Timothée Chalamet committed hard to playing Bob Dylan in “A Complete Unknown,” the biopic for which he’s earning Oscar buzz for his performance as the legendary singer-songwriter. There are rumors that he stayed in character at all times and insisted that people call him “Bob” on set.
Chalamet addressed the rumors in an interview with The Hollywood Reporter, saying that he didn’t always stay in character or insist on being addressed as “Bob,” but he would answer to it.
“It’s the furthest I’ve stretched myself,” Chalamet explained. “And it became so biblical to me in terms of this man’s life and his work that I felt if I let my focus err for a second, that I’d be self-loathing about it for years to come. I had three months to play Bob Dylan and the rest of my life I don’t get to be about that, so why not give it my all?”
Director James Mangold, who was also part of the interview, chimed in to say that judgmental questions about Chalamet’s process “piss him off.”

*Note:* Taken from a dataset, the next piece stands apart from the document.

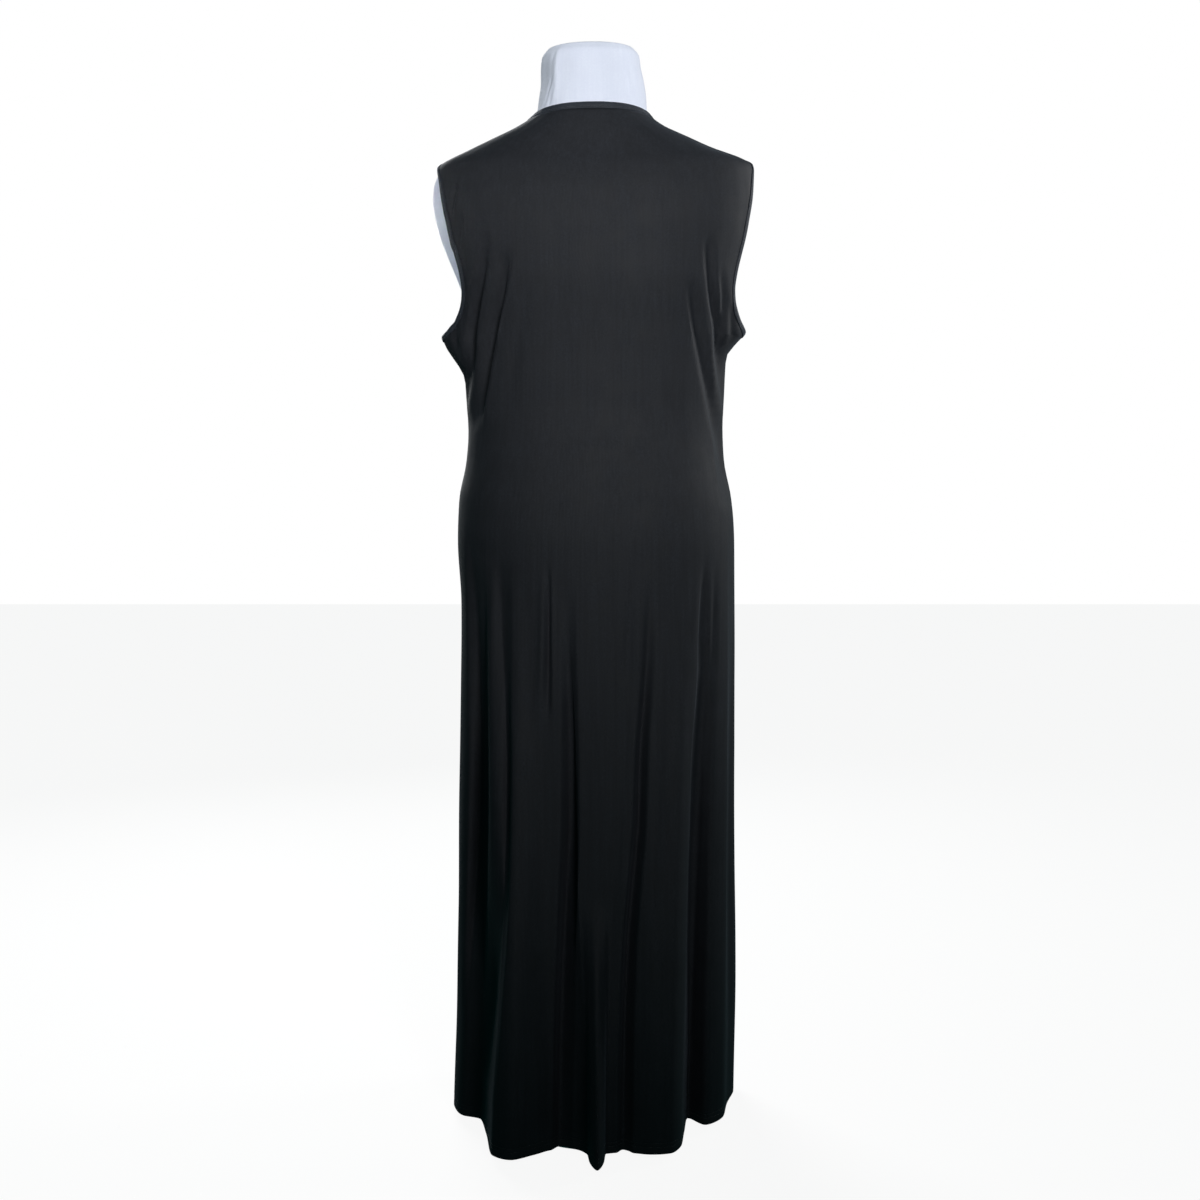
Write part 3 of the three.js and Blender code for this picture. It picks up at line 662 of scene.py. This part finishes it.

“The whole, ‘Did everyone have to call you Bob?’ Because it’s not obsessive,” he said. “If I were managing a baseball team, and I had a pitcher and we were in the f–king World Series, do I want him f–king walking down a hallway with a hundred people going, ‘Orel!’ No, I want him f–king focused. I want him thinking about his fastball. I want him thinking about his job. That’s what we’re here to do. We’re not here to sign autographs. We’re not here to entertain. We’re here to make a f–king movie about a character and the sh—ton of judgment going to be leveled on that young man’s shoulders. Any level of focus that he’s asking of himself, to me, should be honored and not called obsessive. It’s called doing your f–king job. That’s just my two cents on that.”

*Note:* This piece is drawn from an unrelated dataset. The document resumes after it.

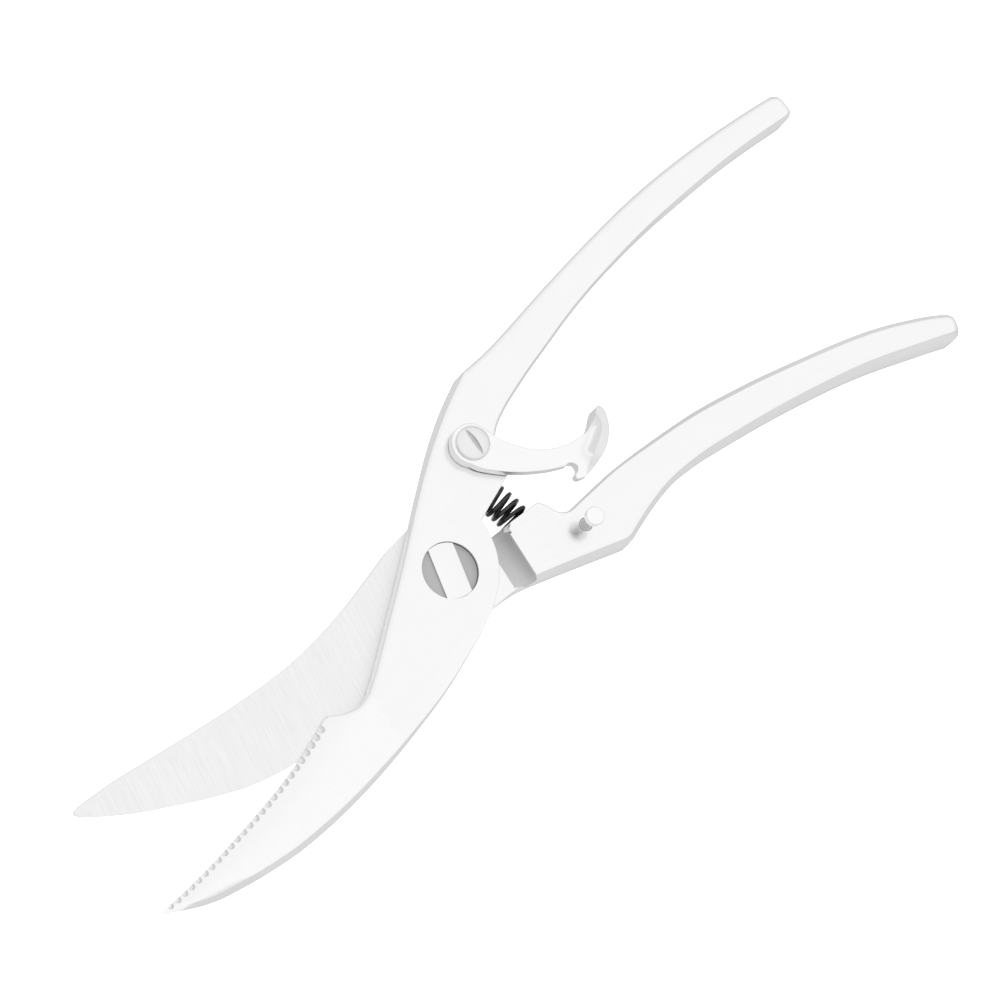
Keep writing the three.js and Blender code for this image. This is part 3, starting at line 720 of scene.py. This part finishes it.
def front_half():
    creases = relief_creases(FRONT_WALL, FRONT_WALL_FACING, 26)
    creases += [curve([(x, y - d) for x, y in FRONT_EDGE], 1.5) for d in (0.6, 1.4, 2.4, 3.6, 5.0)]
    creases += [offset_line(SHANK[:4], 0.8, d) for d in (0.7, 1.3, 2.0, 2.9, 3.8, 4.7)]
    mitre = (0, 0.15, 0.4, 0.8, 1.3, 1.9, 2.5)
    creases.append([np.array(SHANK[0]) + d * np.array(SHANK_MITRE) for d in mitre])
    obj = forging("front_half_body", front_outline(), front_face, front_back, creases)
    dress(obj, SATIN, BLADE, RELIEF_SHADE, GROOVE_SHADE)
    paint(obj, 1, lambda c, n: (c[:, 0] < FRONT_BLADE_FINISH_X) & (n[:, 2] > 0.3))
    grooves = serrations()
    # the grooves' faces get the darker groove steel: painted shade
    cut(obj, grooves[0::2], material=3)
    cut(obj, grooves[1::2], material=3)
    screw_hole = circle(SCREW_SHANK_RADIUS + CLEARANCE, 48)
    cut(obj, [prism(screw_hole, SCREW_FOOT_Z - HOLE_FLOOR_GAP, CUT_ABOVE, LEVER_PIVOT)])
    cut(obj, [spring_bore(SPRING_FRONT_MOUTH_ANGLE, SPRING_END_ANGLE)])
    cut(obj, [prism(circle(PIVOT_HEAD_RADIUS + CLEARANCE, 128), PIVOT_HEAD_Z - CLEARANCE, CUT_ABOVE)])
    cut(obj, [prism(circle(PIVOT_SHANK_RADIUS + CLEARANCE), *FRONT_BOLT_HOLE)])
    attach(obj, "front")
    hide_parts("front_half")


# ---------------- rear half

REAR_EDGE = [(-99.4, 9.6), (-95.8, 6.8), (-90, 3.1), (-82.7, -0.8), (-75.1, -4.6), (-67.1, -7.9),
             (-60.7, -9.6), (-55.2, -10.6), (-42, -12), (-24, -12.7)]
REAR_BACK = [(0, 13.2), (-5.5, 12.6), (-11.6, 11.2), (-23.8, 8.6), (-37.6, 7), (-47.4, 6.9), (-58, 7.6),
             (-68.1, 8.7), (-80.5, 10.3), (-89.8, 11.5), (-98.6, 12)]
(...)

Elle Fanning, who plays Dylan’s (fictionalized) girlfriend Sylvie Russo, added that first assistant directors, who wrangle the actors on set, call actors by the character name on the call sheet. So it’s very normal that he would be called “Bob.”

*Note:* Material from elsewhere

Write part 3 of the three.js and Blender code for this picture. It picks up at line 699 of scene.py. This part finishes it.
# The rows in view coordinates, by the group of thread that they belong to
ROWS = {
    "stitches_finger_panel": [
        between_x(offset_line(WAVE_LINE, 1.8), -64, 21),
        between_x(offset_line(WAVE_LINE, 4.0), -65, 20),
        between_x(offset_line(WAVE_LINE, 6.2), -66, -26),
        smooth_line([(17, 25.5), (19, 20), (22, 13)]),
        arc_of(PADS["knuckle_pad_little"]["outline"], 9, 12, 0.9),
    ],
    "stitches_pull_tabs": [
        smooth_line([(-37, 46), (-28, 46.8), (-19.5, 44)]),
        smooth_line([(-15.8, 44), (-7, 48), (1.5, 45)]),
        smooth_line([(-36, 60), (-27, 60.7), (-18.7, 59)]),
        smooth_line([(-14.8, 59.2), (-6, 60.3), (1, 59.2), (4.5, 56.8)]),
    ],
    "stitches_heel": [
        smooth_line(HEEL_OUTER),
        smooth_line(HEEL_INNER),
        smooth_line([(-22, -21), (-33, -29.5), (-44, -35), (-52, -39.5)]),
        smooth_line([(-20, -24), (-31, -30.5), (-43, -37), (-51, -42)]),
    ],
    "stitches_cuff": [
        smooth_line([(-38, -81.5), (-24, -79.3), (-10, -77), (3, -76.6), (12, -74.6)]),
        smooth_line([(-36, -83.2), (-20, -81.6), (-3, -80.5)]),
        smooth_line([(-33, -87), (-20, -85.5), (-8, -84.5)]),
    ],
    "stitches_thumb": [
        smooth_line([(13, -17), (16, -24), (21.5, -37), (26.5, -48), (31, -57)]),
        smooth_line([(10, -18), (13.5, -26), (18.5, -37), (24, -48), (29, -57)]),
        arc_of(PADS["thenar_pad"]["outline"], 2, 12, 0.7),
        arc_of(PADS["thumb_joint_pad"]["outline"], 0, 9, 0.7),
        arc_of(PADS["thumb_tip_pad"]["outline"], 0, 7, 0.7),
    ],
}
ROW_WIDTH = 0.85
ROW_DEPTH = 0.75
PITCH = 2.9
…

“They do typically call you your character,” Chalamet confirmed. “But all that stuff about in-character Method work, that’s really not how I pushed this. There’s stuff you pointedly avoid, like cellphone use or things that are nakedly contemporary that could throw you. But [Method] wasn’t my MO at all. I realized how funny it was when Elle pulled me aside and said, ‘They told me I have a rehearsal with Bob. I got so excited. I thought Bob Dylan was coming, and it’s Timmy.’”
In a previous interview with Rolling Stone, Edward Norton, who plays folk singer Pete Seeger in the film, said that Chalamet was “relentless” in his dedication to the role. “No visitors, no friends, no reps, no nothing. ‘Nobody comes around us while we’re doing this,’” Norton said. “We’re trying to do the best we can with something that’s so totemic and sacrosanct to many people. And I agreed totally — it was like, we cannot have a f–king audience for this. We’ve got to believe to the greatest degree we can. And he was right to be that protective.” And Monica Barbaro, who plays folk singer Joan Baez, said that when Chalamet got too deep into conversation as himself, his Bob Dylan accent would start to slip, so he often kept to himself to maintain focus.
“A Complete Unknown” is now playing in select theaters and goes wide on Christmas Day.